A Dataset and Framework for Learning State-invariant Object Representations
Abstract
We introduce state invariance alongside other common invariances to learn object representations for recognition and retrieval tasks. State invariance refers to robustness against changes in an object’s structural form, such as when an umbrella is folded or a clothing item is tossed on the floor. Humans recognize objects despite such changes, motivating the question of whether neural architectures can achieve similar robustness. To that end, we present ObjectsWithStateChange, a novel dataset designed to facilitate research in fine-grained 3D object recognition and retrieval of objects capable of state changes.
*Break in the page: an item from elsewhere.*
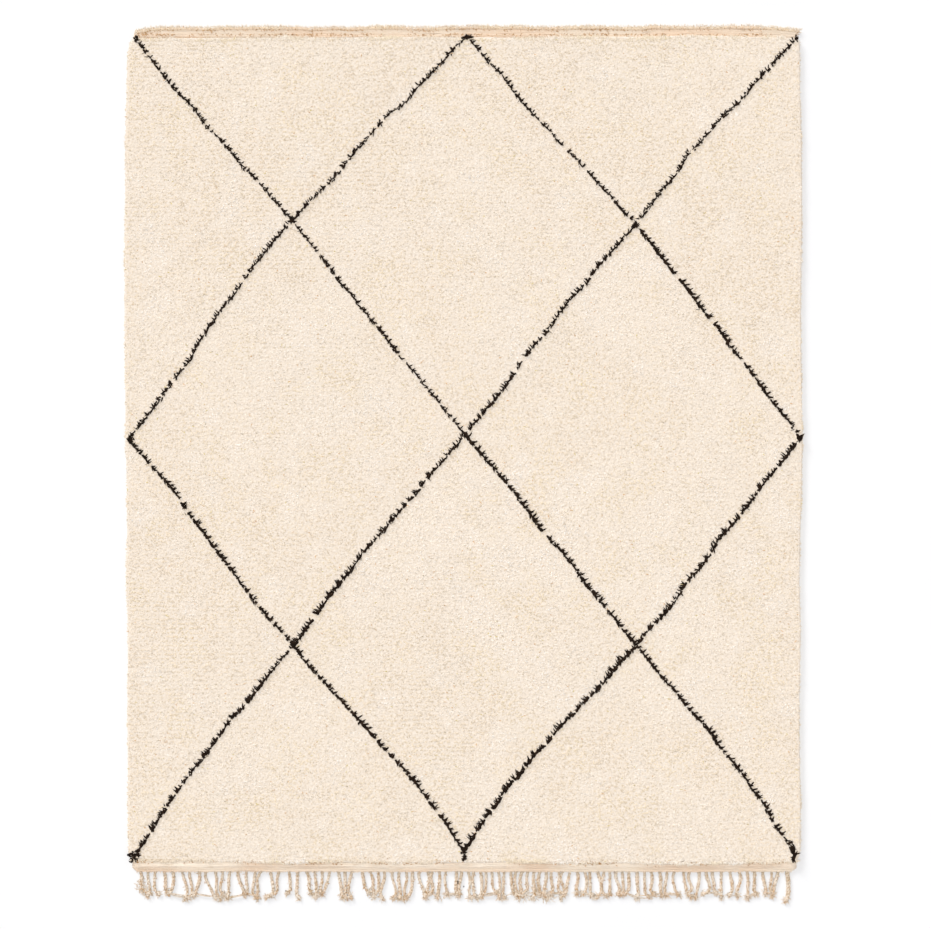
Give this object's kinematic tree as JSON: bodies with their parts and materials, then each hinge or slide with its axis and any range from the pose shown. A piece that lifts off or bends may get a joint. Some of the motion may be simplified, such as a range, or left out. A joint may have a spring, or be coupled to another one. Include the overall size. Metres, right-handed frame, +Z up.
{
  "type": "beni ourain rug",
  "caption": "Rectangular hand-knotted ivory wool rug with a dark diamond lattice, a rolled head hem, a flat-woven foot band and a twisted fringe.",
  "frame": {"origin": "on the floor under the middle of the rug, fringe included", "axes": "+X across the width, +Y along the length towards the head hem, with the fringe at -Y, and +Z up out of the pile"},
  "size_m": [2.4129, 3.1261, 0.024],
  "materials": {
    "ivory_wool_pile": "matt undyed ivory wool pile with tan and grey flecks",
    "dark_wool_pile": "matt brown-black wool pile",
    "woven_wool": "matt flat-woven beige wool",
    "warp_wool": "matt twisted beige wool"
  },
  "bodies": {
    "root": {"rug_cloth": "ivory_wool_pile", "fringe": "warp_wool"}
  },
  "joints": []
}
The dataset captures variations in state and pose from arbitrary viewpoints to support learning discriminative embeddings that are invariant not only to state changes but also to variations in viewpoint, pose, and illumination.A key challenge is that different objects (within and across categories) may appear visually similar under certain state changes, causing their embeddings to be close and making discrimination difficult. To address this, we propose a curriculum learning strategy that leverages the learned similarity relationships after each epoch to guide training. Following curriculum learning principles, the approach progressively selects object pairs with smaller inter-object distances, gradually sampling harder-to-distinguish examples of visually similar objects from within and across categories during training.Our ablation study shows that this curriculum learning strategy improves object recognition accuracy by 7.9% and retrieval mAP by 9.2% compared to state-of-the-art methods. We believe that this approach enhances the model’s ability to learn discriminative features for fine-grained tasks involving objects with state changes, leading to improved performance not only on the new dataset we present, but also on three other multi-view datasets, such as ModelNet40, ObjectPI, and FG3D.